Edit: or tracking the users article views with timestamps, and making a select aggregate over the month..
> "customer Y cannot insert any more orders if total outstanding/unpaid amount of invoices in last 30 days succeeds Z"
insert into orders
select from user a
inner join invoices b
etc.. any kind of limitless complexity here on how you want to limit the orders.
But if you design a public GraphQL API, you cannot trust the query issuer (Browser or App on the Client). You have to enforce those rules outside of the query. And yes, there is tons of ways to do this outside of GraphQL, which is exactly my point, that row/column permissions alone do not suffice.
Ok I get you now, yes you are correct, if you have a public API and you have business constraints that need to be enforced, you have to do this server side.
But you can still implement this easily in queries, so for example granting the client only read permissions, plus execution permissions on certain database functions, and inside these functions you can implement the constraints.
What I'm trying to say, is that you don't necessarily need any backend "services" java etc, to implement these type of constraints, they can be modelled as any other business logic in the database.
agreed. i've worked extensively with graphile, and from working with people who were really strong in postgres i learned all the things we needed could be modeled in postgres. many of the less obvious solutions would involve functions, triggers, or stored procedures. but i liked that there was less ambiguity about where that kind of logic was implemented.
Observability, flexibility (I don't need to push a migration to change auth), SSO integration, and the ability to keep a clean separation between user and "machine" (service, replication, etc) accounts.
What does observability mean? Can you translate this into a concrete question?
As for flexibility, do you mean authentication or authorization?
SSO can be done at the SQL server level (MSSQL has it and so does Postgres, don't know about others), but handling the SSO part in your app and using "set role" and passing a user ID for your row level security policies to use is easier to set up and more flexible.
Clean separation between user and machine accounts can absolutely be done with MSSQL and Postgres.
Yeah this must be one of the most underused features ever. People don't realise that you can solve little bobby tables by just setting the permissions correctly in the database.
You cannot model every business constraint in DB permissions; Stuff like "If customer X has less than 3 active contracts, new contract activations require sign-off of Manager of at least level Y" etc.
And how do you unit test triggers? Yes you can do it in a ton of ways, but you just end up scattering your business layer all over the database, the GraphQL adapter, API gateways etc. The alternative is just to create a dedicated BE service endpoint (in whatever you prefer, REST,HTTP/JSON,SOAP, gRPC etc.), which does the required checks for you.
Triggers, functions or whatever you use are just code; yes, that is my pitch: Have your buisness logic in code, ideally in a dedicated BE API endpoint instead in the DB.
I for one think that the code path that leads to an insert conflict should be integration/unit tested. Something needs to codify how the error is reported to the client.

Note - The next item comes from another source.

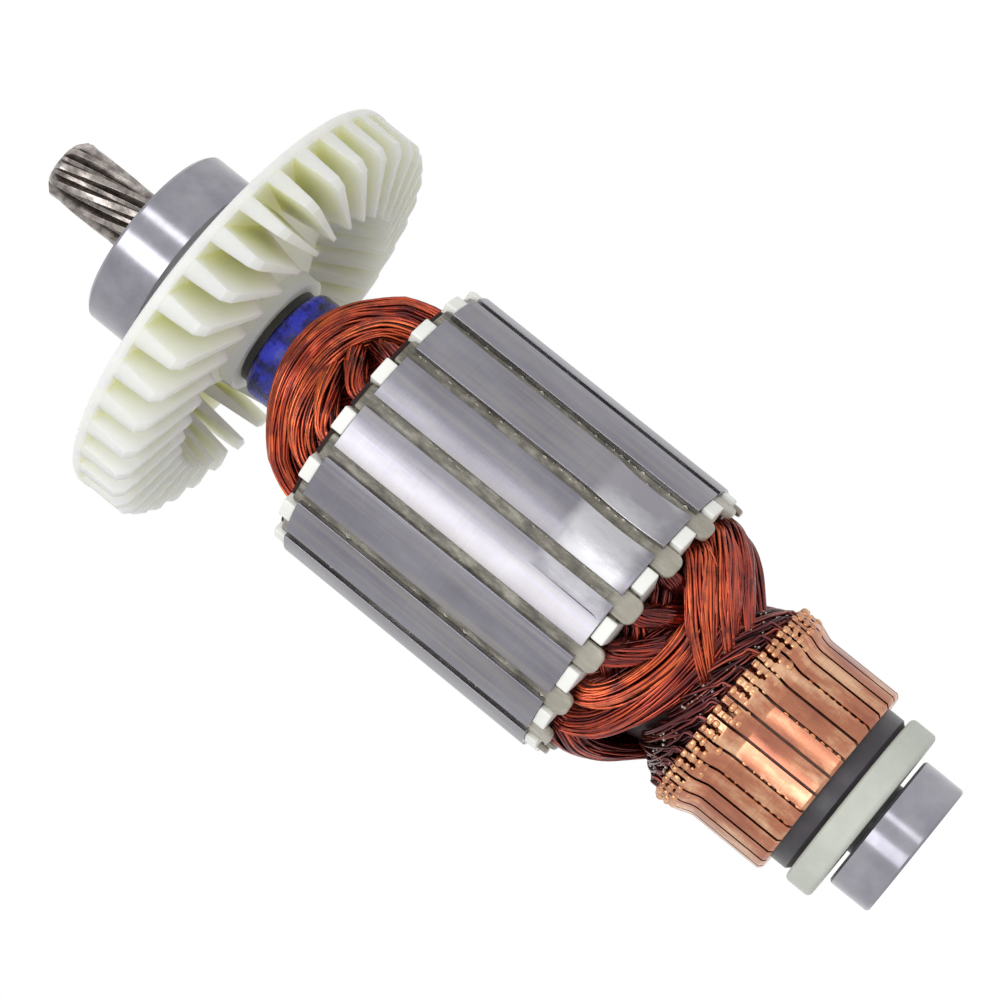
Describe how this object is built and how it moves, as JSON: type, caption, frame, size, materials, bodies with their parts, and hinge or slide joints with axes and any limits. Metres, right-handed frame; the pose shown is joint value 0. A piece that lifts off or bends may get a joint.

But unit testing is not nasty at all: just look up pgTAP.
What's nasty is that the incumbent development model intersperses data modelling constraints in the database and in the non-db code, and then we test one layer implicitly from another layer.

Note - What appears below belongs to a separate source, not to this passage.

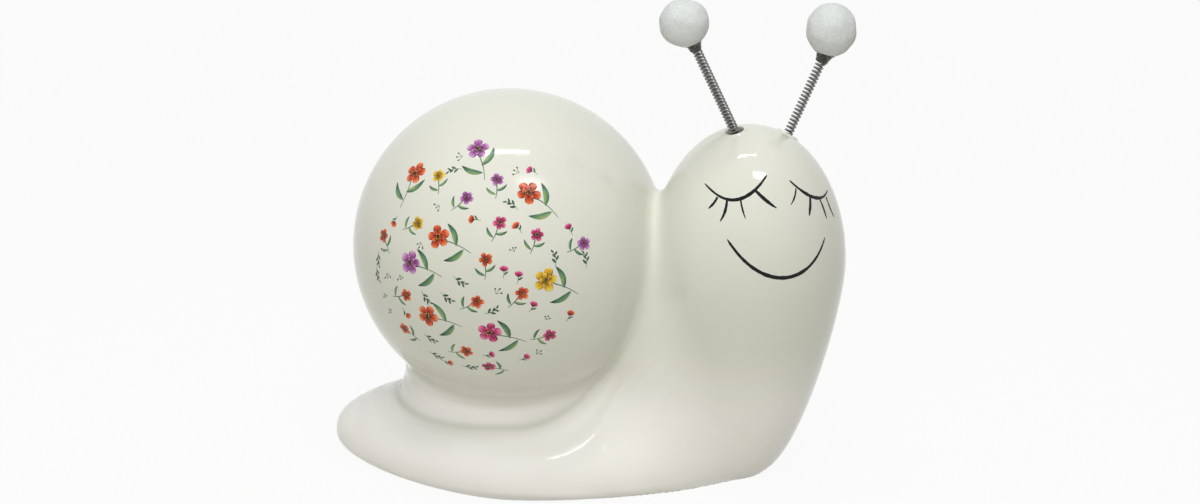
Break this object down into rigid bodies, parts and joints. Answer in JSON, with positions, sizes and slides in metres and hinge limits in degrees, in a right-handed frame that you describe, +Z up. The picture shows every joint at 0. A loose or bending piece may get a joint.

Unit testing is nasty? You can use whatever tool you like. I've used phpunit, junit and jasmine for unit testing databases. Choose whichever tool you like most.
It can get hairy due to how most apps are developed.
You'd usually have backend code guarding against constraint-violating entries, and then you'd have a database constraint too.
So what you need to do now is test almost exactly the same thing from your code test and from your database test to get proper coverage.
Enter declarative ORM schemas, and suddenly there's not even a guarantee that the schema you are running really matches what your ORM thinks the schema is.
For that reason, I prefer all those SQL-based database migration/evolution approaches over ORM-based schema generation, coupled with pure SQL tests (eg. with pgTAP, but yeah, any tool can do).
Basically, even for declarative code, there should be a unit test, a la double-entry bookkeeping in accounting.
And even if this is what I prefer and believe is only right, I never worked on a large company project that did all of these things.
So I don't think the entire topic should be easily dismissed: while unit testing is simple, have you ever worked on a project that tested db-schema embedded logic exactly at the right level (and not the level up)?
That’s the path I ended up taking. The GraphQL resolvers had no idea idea there was a database. They talked to a layer that understood all the business objects and that sat on top of a layer that understood authorization and only that layer had any connection to the data store.
In my mind that's just an insert that joins the contracts table and makes a case active_contracts < 3 then true else false, for the require_sign_off column.
You cannot trust the query issuer (Browser or App on the client). If you have a public GraphQL API, you need to enforce these rules. If you can just alter the query to bypass the business rule, this is called a security hole.